2. Keep Financial and Compliance Records

Fund records must be maintained for up to 10 years, including:

  • Minutes of meetings

  • Investment decisions

  • Accounting records

  • Trustee declarations

  • Asset valuations

3. Lodge an SMSF Annual Return and Organise an Audit

Every year, the SMSF must:

  • Prepare financial statements

  • Complete the annual return

  • Pay the SMSF supervisory levy

  • Undergo an independent audit

The audit covers both financial and compliance assessments.

4. Follow Strict Rules on Contributions and Payments

Trustees must ensure:

  • Contributions comply with age and work tests

  • No early access occurs unless under strict conditions (e.g., terminal illness, retirement, compassionate grounds)

  • Pension payments meet minimum annual standards

Illegal early access is a major compliance risk and heavily penalised.


Risks and Challenges of SMSFs

1. Time and Expertise Required

Running an SMSF requires:

  • Investment knowledge

  • Legal and tax understanding

  • Administrative dedication

Without professional support, errors are likely.

2. Compliance Penalties

The ATO can impose:

  • Administrative penalties

  • Disqualification of trustees

  • Taxing the fund at the top marginal rate

These penalties highlight the importance of proper governance.

3. Diversification Risks

Many SMSFs are heavily invested in property or Australian shares. Poor diversification raises liquidity and concentration risks, especially nearing retirement.

4. Costs at Low Balances

At balances under ~$200,000, SMSFs can be significantly more expensive than large super funds.

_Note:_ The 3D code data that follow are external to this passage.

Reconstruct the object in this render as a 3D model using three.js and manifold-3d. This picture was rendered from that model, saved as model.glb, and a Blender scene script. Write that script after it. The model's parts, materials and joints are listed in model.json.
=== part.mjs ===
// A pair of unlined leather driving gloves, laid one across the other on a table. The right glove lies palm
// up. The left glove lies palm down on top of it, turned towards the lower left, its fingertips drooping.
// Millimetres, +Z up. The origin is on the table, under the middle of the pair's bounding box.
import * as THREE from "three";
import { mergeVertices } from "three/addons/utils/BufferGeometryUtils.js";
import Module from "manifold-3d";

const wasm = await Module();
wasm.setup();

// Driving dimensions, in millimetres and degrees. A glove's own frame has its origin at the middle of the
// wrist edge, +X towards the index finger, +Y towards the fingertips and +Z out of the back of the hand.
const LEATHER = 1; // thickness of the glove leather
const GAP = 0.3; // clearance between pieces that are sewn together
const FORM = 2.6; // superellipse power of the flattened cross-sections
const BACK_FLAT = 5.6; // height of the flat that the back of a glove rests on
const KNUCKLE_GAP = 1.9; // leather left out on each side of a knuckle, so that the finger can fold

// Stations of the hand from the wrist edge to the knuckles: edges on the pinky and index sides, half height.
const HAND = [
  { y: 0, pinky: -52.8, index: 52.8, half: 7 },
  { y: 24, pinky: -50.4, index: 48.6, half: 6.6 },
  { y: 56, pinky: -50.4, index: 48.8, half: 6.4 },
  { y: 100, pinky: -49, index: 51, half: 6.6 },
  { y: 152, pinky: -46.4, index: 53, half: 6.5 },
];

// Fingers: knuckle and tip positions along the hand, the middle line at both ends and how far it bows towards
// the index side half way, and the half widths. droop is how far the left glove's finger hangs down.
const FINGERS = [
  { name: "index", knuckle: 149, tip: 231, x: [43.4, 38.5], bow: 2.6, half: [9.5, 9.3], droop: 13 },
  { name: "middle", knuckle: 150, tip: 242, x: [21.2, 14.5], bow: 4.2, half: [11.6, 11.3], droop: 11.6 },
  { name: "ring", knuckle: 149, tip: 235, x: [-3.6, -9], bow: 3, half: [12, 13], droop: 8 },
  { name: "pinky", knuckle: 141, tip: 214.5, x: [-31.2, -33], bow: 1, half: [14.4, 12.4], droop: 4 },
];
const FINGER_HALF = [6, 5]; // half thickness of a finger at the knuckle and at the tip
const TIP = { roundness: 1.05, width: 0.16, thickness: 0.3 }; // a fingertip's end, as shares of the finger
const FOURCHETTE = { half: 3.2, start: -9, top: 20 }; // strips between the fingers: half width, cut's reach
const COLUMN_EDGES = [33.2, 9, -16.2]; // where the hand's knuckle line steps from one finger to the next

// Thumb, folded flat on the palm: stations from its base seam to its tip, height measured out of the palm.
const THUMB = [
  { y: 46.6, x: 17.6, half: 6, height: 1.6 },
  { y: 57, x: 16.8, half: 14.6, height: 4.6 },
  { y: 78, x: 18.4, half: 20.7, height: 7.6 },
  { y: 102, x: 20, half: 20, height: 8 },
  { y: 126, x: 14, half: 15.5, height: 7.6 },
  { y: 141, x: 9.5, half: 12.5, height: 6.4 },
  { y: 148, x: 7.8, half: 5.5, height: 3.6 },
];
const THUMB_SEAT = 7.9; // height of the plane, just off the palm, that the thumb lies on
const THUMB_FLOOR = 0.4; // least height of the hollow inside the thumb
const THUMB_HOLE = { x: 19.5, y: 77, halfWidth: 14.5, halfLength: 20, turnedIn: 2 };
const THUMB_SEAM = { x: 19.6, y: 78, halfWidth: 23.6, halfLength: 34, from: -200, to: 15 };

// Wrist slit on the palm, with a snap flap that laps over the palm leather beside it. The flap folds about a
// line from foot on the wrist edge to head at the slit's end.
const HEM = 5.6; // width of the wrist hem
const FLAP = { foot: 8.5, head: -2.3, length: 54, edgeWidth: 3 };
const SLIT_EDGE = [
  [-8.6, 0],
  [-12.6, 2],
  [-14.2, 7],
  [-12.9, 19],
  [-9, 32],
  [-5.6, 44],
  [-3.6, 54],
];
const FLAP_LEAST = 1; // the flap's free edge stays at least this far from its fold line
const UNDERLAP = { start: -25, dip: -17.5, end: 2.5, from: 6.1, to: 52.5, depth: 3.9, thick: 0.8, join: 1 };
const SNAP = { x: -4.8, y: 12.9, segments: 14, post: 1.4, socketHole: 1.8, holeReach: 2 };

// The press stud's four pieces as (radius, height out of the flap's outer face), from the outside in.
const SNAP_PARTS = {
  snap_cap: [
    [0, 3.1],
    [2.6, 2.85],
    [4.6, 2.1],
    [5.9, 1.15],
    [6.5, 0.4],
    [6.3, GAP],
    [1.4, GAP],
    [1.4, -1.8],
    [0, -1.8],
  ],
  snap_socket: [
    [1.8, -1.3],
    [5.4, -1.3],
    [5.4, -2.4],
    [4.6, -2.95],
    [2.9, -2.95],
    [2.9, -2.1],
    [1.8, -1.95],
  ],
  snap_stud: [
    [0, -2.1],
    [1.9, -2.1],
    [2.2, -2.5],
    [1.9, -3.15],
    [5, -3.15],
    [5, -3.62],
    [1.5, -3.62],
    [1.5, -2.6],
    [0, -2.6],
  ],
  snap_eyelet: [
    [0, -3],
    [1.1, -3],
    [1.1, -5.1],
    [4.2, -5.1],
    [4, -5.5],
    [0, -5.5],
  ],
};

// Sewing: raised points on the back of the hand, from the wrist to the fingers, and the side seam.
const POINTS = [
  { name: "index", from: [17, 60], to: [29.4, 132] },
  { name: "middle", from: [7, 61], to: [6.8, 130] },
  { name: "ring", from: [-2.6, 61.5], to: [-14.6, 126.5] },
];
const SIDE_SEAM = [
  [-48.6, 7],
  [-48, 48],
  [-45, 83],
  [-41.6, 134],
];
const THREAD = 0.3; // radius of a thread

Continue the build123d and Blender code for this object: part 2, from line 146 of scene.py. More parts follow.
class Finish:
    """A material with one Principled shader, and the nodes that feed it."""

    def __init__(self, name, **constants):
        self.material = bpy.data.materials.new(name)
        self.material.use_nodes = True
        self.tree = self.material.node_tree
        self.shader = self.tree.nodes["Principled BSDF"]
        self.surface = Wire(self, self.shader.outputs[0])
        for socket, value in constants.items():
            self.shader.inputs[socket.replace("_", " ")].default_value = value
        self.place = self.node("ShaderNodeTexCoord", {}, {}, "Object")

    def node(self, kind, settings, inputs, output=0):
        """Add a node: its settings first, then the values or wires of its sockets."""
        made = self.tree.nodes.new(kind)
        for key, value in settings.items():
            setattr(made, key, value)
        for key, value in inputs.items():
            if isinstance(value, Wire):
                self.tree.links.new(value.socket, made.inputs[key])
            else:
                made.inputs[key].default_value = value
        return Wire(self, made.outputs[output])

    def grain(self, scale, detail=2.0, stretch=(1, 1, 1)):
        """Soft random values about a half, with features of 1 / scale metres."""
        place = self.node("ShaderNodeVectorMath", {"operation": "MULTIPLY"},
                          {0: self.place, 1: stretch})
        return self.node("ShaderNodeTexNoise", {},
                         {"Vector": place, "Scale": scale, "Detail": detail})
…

Recent Trends and Regulatory Focus

  • ATO scrutiny has increased, particularly on early access schemes, cryptocurrency investments, and valuation accuracy.

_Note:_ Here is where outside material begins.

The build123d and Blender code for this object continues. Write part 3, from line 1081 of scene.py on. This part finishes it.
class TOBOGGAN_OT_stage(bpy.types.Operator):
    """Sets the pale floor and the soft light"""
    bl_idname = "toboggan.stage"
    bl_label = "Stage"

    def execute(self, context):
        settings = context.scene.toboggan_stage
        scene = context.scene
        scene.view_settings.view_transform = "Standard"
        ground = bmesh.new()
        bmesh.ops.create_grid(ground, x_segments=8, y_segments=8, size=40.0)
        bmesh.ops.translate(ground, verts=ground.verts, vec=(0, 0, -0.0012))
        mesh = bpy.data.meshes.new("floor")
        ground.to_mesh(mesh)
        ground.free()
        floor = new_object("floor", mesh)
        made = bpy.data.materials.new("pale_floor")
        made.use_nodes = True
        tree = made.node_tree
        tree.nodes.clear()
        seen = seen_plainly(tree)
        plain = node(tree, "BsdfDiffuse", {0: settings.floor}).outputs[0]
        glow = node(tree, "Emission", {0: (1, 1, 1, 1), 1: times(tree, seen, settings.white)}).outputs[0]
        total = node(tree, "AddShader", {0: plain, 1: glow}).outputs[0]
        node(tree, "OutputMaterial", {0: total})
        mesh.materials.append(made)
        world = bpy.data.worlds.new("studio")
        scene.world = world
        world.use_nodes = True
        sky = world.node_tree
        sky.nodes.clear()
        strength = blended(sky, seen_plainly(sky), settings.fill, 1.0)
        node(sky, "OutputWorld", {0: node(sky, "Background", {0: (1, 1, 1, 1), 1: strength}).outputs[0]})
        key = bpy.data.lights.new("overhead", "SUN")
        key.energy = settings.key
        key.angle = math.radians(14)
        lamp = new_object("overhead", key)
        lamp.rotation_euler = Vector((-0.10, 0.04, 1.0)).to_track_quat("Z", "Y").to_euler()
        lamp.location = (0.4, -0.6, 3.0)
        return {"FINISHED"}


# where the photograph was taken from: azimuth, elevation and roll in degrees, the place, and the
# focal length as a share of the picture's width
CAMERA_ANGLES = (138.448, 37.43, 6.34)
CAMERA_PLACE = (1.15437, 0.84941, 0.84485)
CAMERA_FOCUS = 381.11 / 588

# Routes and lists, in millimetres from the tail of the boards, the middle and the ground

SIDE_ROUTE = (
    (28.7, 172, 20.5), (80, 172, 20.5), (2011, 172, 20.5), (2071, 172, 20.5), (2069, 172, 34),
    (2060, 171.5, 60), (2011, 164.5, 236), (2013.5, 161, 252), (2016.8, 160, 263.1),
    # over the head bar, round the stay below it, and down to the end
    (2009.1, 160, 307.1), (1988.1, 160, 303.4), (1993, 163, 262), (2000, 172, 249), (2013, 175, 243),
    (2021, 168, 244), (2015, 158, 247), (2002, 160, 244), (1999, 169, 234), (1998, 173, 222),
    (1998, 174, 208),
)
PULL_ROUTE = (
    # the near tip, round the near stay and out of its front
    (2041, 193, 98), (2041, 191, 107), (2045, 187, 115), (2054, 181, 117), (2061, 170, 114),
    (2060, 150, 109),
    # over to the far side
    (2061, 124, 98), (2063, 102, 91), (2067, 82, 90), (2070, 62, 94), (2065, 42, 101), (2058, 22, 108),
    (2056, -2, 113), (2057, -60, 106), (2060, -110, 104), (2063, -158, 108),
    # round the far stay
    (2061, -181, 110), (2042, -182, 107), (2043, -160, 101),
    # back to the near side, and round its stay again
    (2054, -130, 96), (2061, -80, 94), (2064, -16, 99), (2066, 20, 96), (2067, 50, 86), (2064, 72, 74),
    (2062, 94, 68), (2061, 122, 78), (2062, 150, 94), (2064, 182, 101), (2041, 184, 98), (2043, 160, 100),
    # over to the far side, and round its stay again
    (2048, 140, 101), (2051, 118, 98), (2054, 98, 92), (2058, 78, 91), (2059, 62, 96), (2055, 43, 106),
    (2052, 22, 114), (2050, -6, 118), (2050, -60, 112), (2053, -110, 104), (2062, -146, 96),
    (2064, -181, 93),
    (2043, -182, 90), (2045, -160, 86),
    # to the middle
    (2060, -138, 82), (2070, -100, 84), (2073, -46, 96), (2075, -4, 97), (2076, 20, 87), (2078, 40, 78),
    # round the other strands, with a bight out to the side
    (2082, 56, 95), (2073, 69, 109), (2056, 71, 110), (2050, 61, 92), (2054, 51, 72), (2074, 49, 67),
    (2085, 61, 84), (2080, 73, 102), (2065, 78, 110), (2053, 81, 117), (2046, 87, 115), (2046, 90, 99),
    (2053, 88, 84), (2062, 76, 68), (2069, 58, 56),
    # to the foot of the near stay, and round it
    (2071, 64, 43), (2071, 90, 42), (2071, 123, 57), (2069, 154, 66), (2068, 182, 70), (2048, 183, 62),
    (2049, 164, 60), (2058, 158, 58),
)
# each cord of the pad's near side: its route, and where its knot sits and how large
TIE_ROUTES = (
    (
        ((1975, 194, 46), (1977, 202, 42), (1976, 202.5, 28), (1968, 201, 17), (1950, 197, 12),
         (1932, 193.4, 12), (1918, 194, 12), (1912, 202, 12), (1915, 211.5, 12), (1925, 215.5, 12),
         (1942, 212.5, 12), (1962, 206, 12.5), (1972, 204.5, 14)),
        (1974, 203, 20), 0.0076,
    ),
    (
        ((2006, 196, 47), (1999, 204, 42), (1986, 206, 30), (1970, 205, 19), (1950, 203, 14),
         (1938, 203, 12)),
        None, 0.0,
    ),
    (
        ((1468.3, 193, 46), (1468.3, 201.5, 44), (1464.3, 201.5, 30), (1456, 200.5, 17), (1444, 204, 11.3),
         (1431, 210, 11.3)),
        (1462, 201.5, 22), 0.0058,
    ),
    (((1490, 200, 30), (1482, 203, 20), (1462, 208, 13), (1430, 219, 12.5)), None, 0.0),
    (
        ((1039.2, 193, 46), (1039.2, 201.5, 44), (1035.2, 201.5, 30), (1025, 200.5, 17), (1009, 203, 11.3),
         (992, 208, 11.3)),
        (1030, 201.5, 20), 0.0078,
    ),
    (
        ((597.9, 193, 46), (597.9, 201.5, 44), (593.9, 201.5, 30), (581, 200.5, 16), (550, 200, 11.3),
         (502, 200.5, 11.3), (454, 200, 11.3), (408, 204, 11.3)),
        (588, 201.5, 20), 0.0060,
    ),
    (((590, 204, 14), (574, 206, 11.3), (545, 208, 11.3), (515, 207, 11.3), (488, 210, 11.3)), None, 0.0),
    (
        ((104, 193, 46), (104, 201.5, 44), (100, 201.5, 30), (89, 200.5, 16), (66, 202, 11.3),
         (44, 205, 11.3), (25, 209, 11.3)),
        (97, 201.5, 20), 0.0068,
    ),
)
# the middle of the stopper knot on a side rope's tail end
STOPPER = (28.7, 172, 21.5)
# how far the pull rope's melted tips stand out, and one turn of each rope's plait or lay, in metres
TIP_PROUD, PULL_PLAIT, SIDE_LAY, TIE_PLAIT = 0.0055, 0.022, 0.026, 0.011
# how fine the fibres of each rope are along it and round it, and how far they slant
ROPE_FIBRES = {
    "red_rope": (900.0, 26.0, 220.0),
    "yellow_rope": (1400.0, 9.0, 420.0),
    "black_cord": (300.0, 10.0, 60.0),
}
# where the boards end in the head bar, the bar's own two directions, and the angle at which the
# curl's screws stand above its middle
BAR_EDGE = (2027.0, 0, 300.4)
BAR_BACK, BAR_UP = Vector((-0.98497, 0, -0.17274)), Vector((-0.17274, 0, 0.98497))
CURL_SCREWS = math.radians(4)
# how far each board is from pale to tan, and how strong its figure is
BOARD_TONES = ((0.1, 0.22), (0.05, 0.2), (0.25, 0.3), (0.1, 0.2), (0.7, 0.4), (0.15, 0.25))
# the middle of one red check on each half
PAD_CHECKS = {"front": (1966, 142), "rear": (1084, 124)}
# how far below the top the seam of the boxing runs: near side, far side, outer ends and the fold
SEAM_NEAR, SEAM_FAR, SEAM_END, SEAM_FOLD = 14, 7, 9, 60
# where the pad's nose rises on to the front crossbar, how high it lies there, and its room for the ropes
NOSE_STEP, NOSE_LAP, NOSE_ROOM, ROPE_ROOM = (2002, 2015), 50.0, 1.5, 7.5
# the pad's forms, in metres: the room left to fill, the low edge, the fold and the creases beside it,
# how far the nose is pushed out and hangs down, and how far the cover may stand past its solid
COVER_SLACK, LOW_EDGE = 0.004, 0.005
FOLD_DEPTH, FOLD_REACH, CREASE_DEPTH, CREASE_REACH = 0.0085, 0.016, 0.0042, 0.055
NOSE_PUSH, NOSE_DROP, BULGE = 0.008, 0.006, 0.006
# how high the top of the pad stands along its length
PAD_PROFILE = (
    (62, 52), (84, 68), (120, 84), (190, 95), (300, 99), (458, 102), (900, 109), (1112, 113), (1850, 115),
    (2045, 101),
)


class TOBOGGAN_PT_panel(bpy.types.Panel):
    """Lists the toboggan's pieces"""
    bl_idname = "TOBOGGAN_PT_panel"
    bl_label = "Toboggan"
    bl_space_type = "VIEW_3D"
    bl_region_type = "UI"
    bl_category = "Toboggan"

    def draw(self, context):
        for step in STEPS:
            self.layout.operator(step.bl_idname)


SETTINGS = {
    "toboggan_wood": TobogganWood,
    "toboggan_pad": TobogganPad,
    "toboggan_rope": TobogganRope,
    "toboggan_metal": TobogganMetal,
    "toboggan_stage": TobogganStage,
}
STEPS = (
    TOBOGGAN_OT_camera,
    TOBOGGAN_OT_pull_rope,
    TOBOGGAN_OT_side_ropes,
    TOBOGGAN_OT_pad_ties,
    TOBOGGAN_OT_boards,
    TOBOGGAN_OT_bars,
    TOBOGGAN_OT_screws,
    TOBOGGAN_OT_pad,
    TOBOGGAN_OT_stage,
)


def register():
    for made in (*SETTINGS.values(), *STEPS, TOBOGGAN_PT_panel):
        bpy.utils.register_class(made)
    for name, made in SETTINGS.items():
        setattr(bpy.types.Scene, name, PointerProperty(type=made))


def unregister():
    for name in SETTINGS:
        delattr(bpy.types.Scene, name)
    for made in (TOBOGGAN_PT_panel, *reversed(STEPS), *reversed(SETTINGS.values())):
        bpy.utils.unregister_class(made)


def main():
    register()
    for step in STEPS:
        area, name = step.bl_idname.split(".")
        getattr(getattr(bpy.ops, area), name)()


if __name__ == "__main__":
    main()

  • LRBAs remain under observation by regulators due to concerns about systemic risk.

  • Succession planning within SMSFs is becoming a major focus as the SMSF population ages.

  • Budget proposals continue to examine tax concessions for high-balance funds (e.g., balances above $3 million).


Who Should Use an SMSF?

An SMSF may be suitable for individuals who:

  • Have combined super balances of at least $300,000

  • Want direct control over investment decisions

  • Have time and willingness to manage compliance

  • Have specific investment strategies that industry funds don’t offer

  • Value estate planning flexibility

  • Are willing to seek professional accounting, legal and financial advice


Conclusion

SMSFs can be a powerful and flexible tool for building retirement wealth, offering unparalleled control and customised investment options. However, they come with strict responsibilities, regulatory oversight and compliance obligations. For the right individuals—those with the expertise, commitment and sufficient balances—an SMSF can deliver significant tax and investment advantages. For others, traditional superannuation funds may offer better cost-efficiency and less administrative burden.